## GIVEN REQUEST
Take from the listing each line that has the string "Write".

## DATA SHOWN
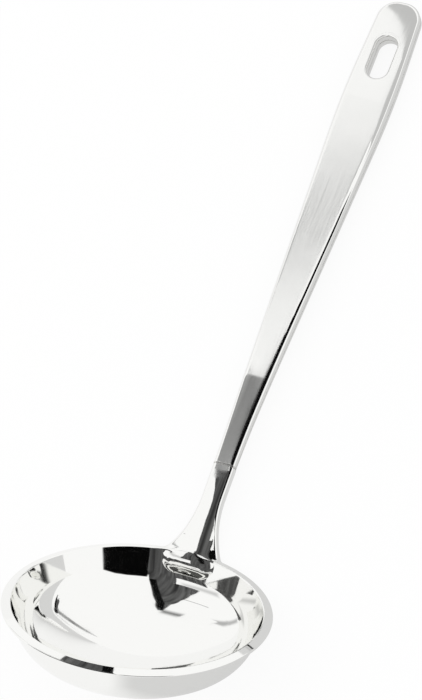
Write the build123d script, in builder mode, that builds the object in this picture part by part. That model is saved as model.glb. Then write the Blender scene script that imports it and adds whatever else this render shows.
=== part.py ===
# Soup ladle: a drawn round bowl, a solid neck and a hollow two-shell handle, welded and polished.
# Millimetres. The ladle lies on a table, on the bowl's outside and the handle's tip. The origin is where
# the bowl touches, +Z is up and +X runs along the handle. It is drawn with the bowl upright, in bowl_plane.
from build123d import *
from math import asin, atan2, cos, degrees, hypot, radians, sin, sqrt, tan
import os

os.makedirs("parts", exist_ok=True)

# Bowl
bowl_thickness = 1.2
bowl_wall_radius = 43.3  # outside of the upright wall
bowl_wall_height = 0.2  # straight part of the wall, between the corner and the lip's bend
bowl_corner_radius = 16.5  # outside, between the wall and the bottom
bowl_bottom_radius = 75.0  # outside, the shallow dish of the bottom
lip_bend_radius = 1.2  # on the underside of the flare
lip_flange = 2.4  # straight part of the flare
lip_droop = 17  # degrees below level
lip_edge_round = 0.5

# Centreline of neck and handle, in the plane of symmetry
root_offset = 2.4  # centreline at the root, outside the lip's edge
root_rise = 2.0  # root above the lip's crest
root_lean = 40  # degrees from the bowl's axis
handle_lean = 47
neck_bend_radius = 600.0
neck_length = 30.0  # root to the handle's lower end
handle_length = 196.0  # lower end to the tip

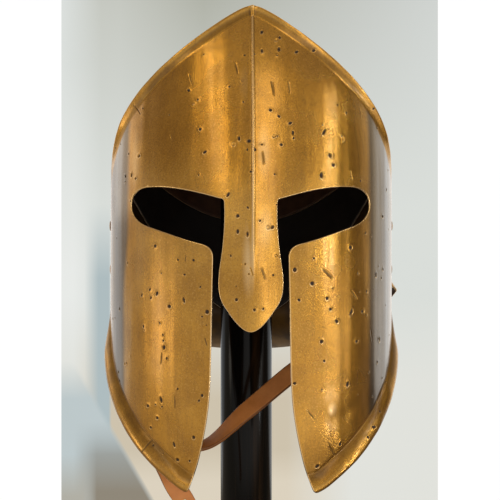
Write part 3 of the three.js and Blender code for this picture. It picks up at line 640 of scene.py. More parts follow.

## FINISHED ANSWER
Write the build123d script, in builder mode, that builds the object in this picture part by part. That model is saved as model.glb. Then write the Blender scene script that imports it and adds whatever else this render shows.
Write part 3 of the three.js and Blender code for this picture. It picks up at line 640 of scene.py. More parts follow.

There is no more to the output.